Date: Wed, 11 May 2022 10:36:06 -0500 (CDT)

david kerns wrote:
> Petr Slansky <> wrote:

>> this is not real bug report, it is something
>> like a feedback. I use gawk 4.1.4.

>> I tried to use gawk for some network service,
>> to report progress of data processed from
>> pipeline to websocket but I think I cannot do
>> that because gawk doesn't support non-blocking
>> sockets. To illustrate that, I use example with
>> simple time service, similar to


>> $ cat timesrv.awk
>> # Time server
>> BEGIN {
>>   service = "/inet/tcp/8888/0/0";
>>   while (1) {
>>      time = strftime();
>>      print time;
>>      print time |& service;
>>      close(service);
>>   }
>> }

>> # run it
>> $ gawk -f timeserv.awk

>> # other terminal
>> $ sleep 45; date; curl http://localhost:8888

>> The problem of this server is that it reports
>> "old" time. It samples time to a variable and
>> it waits for an incoming connection from a
>> client, then it reports time and samples new
>> time. When clients don't connect frequently,
>> they get wrong (old) time.

>> Is there a way, to check if client connected to
>> listening socket? Open server socket, do some
>> other tasks and from time to time check if
>> client is connected; when client is connected,
>> serve fresh data otherwise continue to process
>> data. It is possible that I cannot use gawk for
>> my task and I have to use Python, Go or other
>> tool.

> you should be using the awk-help mailing list
> for this question ...

> since you are using curl/http to connect (ie
> have lots of incoming data to indicate a new
> connection) just make the blocking read at the
> top of the loop:

> # Time server
>   service = "/inet/tcp/8888/0/0";
>   while (1) {
>      service |& getline; # wait for new request
>      time = strftime();
>      print time;
>      print time |& service;
>      close(service);
>   }
> }

> this code still only returns the time, (in a non
> machine friendly format) and not a valid http
> reply, but that's beyond the scope of the OP

Although the tread was originally posted to the bug-gawk list, I'm replying on 
the help-gawk list because at the moment, that's where discussion seems most 
appropriate, but maybe the discussion will turn into a feature request for true 
non-blocking I/O or timeouts that apply to more I/O activity than reads.
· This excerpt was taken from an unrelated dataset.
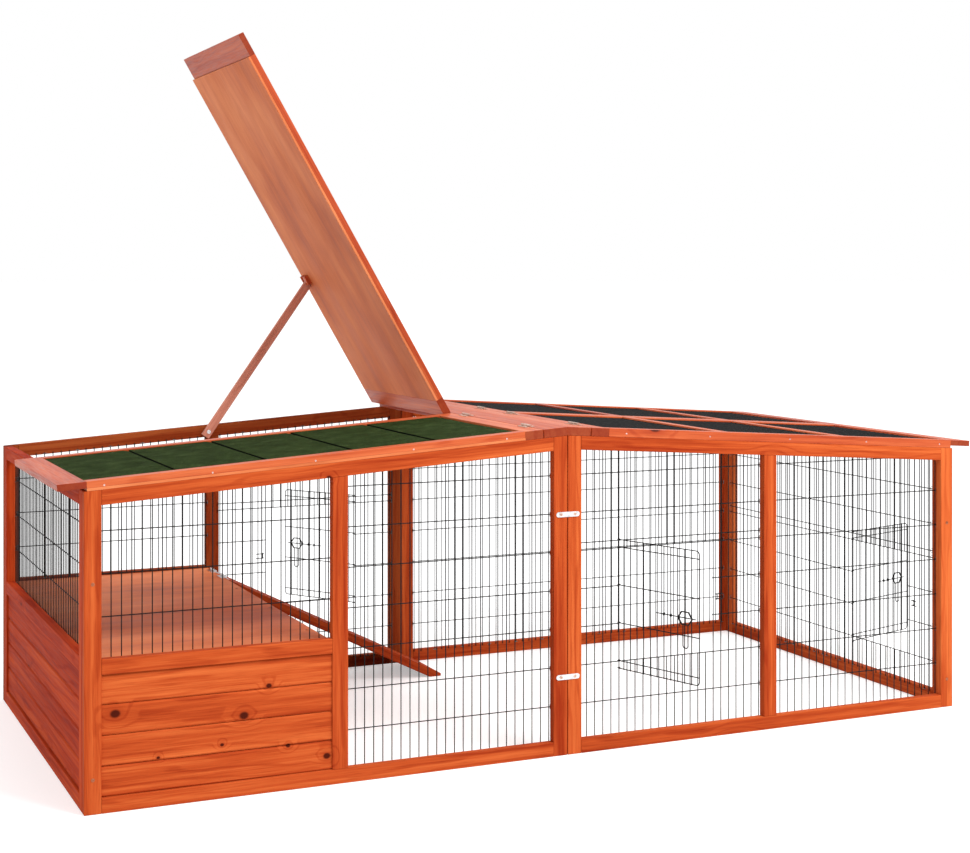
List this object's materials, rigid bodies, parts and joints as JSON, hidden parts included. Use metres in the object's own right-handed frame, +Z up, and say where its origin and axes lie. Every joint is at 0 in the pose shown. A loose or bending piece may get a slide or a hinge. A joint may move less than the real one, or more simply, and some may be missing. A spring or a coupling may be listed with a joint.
{
  "type": "outdoor rabbit run",
  "caption": "Low wooden pet run of wire-meshed frames with a shallow ridged roof of hinged lids, a boarded end with a raised platform and ramp, and small wire doors.",
  "frame": {"origin": "on the ground at the front face of the run, where the two modules meet", "axes": "+X to the right along the front, +Y from front to back, +Z up"},
  "size_m": [2.0846, 1.2923, 1.4344],
  "materials": {
    "fir": "orange-brown stained fir, satin",
    "pale_fir": "stained fir, paler on top faces",
    "plywood": "stained plywood, matt",
    "felt": "dark green mineral roofing felt",
    "wire": "black coated wire",
    "zinc": "bright zinc plate"
  },
  "bodies": {
    "run": {"front_left_posts": "fir", "front_left_rails": "fir", "front_right_posts": "fir", "front_right_rails": "fir", "back_left_posts": "fir", "back_left_rails": "fir", "back_right_posts": "fir", "back_right_rails": "fir", "left_end_stiles": "fir", "left_end_rails": "fir", "right_end_stiles": "fir", "right_end_rails": "fir", "front_boards": "fir", "back_boards": "fir", "left_end_boards": "fir", "front_left_outer_mesh": "wire", "front_left_inner_mesh": "wire", "front_right_outer_mesh": "wire", "front_right_inner_mesh": "wire", "back_left_outer_mesh": "wire", "back_left_inner_mesh": "wire", "back_right_outer_mesh": "wire", "back_right_inner_mesh": "wire", "left_end_mesh": "wire", "right_end_mesh": "wire", "platform": "plywood", "platform_bearers": "fir", "platform_hinge_leaves": "zinc", "ridge_board_left": "pale_fir", "ridge_board_right": "pale_fir", "ridge_hinge_leaves": "zinc", "prop_screw": "zinc", "door_catches": "wire", "joining_plates": "zinc", "plate_screws": "zinc", "frame_screws": "zinc"},
    "front_left_lid": {"front_left_lid_frame": "pale_fir", "front_left_lid_panel": "plywood", "front_left_lid_felt": "felt", "front_left_lid_leaves": "zinc"},
    "back_left_lid": {"back_left_lid_frame": "pale_fir", "back_left_lid_panel": "plywood", "back_left_lid_felt": "felt", "back_left_lid_leaves": "zinc", "prop_cleat": "pale_fir"},
    "front_right_lid": {"front_right_lid_frame": "pale_fir", "front_right_lid_net": "wire", "front_right_lid_leaves": "zinc"},
    "back_right_lid": {"back_right_lid_frame": "pale_fir", "back_right_lid_net": "wire", "back_right_lid_leaves": "zinc"},
    "prop_strut": {"prop_strut": "fir"},
    "ramp": {"ramp": "fir", "ramp_hinge_leaves": "zinc"},
    "front_door": {"front_door": "wire"},
    "back_door": {"back_door": "wire"},
    "end_door": {"end_door": "wire"},
    "front_door_latch": {"front_door_latch": "wire"},
    "back_door_latch": {"back_door_latch": "wire"},
    "end_door_latch": {"end_door_latch": "wire"}
  },
  "joints": [
    {"name": "front_left_lid_hinge", "type": "hinge", "parent": "run", "child": "front_left_lid", "pos_m": [-0.05219, 0.23425, 0.63715], "axis": [0, 1, 0], "range_deg": [0, 85]},
    {"name": "back_left_lid_hinge", "type": "hinge", "parent": "run", "child": "back_left_lid", "pos_m": [-0.05219, 0.70375, 0.63715], "axis": [0, 1, 0], "range_deg": [-63.83, 0]},
    {"name": "front_right_lid_hinge", "type": "hinge", "parent": "run", "child": "front_right_lid", "pos_m": [0.05219, 0.23425, 0.63715], "axis": [0, -1, 0], "range_deg": [0, 85]},
    {"name": "back_right_lid_hinge", "type": "hinge", "parent": "run", "child": "back_right_lid", "pos_m": [0.05219, 0.70375, 0.63715], "axis": [0, -1, 0], "range_deg": [0, 85]},
    {"name": "prop_strut_pivot", "type": "hinge", "parent": "run", "child": "prop_strut", "pos_m": [-0.476, 0.9085, 0.57513], "axis": [0, 1, 0], "range_deg": [-129.33, 0.5]},
    {"name": "ramp_hinge", "type": "hinge", "parent": "run", "child": "ramp", "pos_m": [-0.475, 0.8225, 0.2646], "axis": [0, -1, 0], "range_deg": [0, 50]},
    {"name": "front_door_hinge", "type": "hinge", "parent": "run", "child": "front_door", "pos_m": [0.122, 0.0191, 0.2795], "axis": [0, 0, -1], "range_deg": [-72, 78]},
    {"name": "back_door_hinge", "type": "hinge", "parent": "run", "child": "back_door", "pos_m": [-0.122, 0.9189, 0.2795], "axis": [0, 0, -1], "range_deg": [-58, 92]},
    {"name": "end_door_hinge", "type": "hinge", "parent": "run", "child": "end_door", "pos_m": [0.9069, 0.343, 0.2045], "axis": [0, 0, 1], "range_deg": [-108, 42]},
    {"name": "front_door_latch_slide", "type": "slide", "parent": "front_door", "child": "front_door_latch", "axis": [0.309, -0.9511, 0], "range_m": [0, 0.018]},
    {"name": "back_door_latch_slide", "type": "slide", "parent": "back_door", "child": "back_door_latch", "axis": [-0.5299, 0.848, 0], "range_m": [0, 0.018]},
    {"name": "end_door_latch_slide", "type": "slide", "parent": "end_door", "child": "end_door_latch", "axis": [0.9511, 0.309, 0], "range_m": [0, 0.018]}
  ],
  "couplings": [
    {"joint": "prop_strut_pivot", "follows": "back_left_lid_hinge", "ratio": 2.0183}
  ]
}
Reading between the lines, I think the OP's sample code that sends a string 
returned by strftime() is just a conjured example of sending some time-varying 
content and is intended as a placeholder for some other processing that would 
produce time-varying data to be sent to the client.

The OP says he intends that when the client is not connected, he wants to 
continue to process data.

The suggestion of doing a blocking read at the top of the loop seems to defeat 
the intent of continuing to process data while the client is not connected.

One might think setting a read timeout (see manual, Section 4.11) could solve 
the problem, but it doesn't, I suppose because gawk is blocking on connect() 
(or something like it), rather than the actual read.  The manual alludes to 
this by warning that even with a read timeout set, Gawk can still block.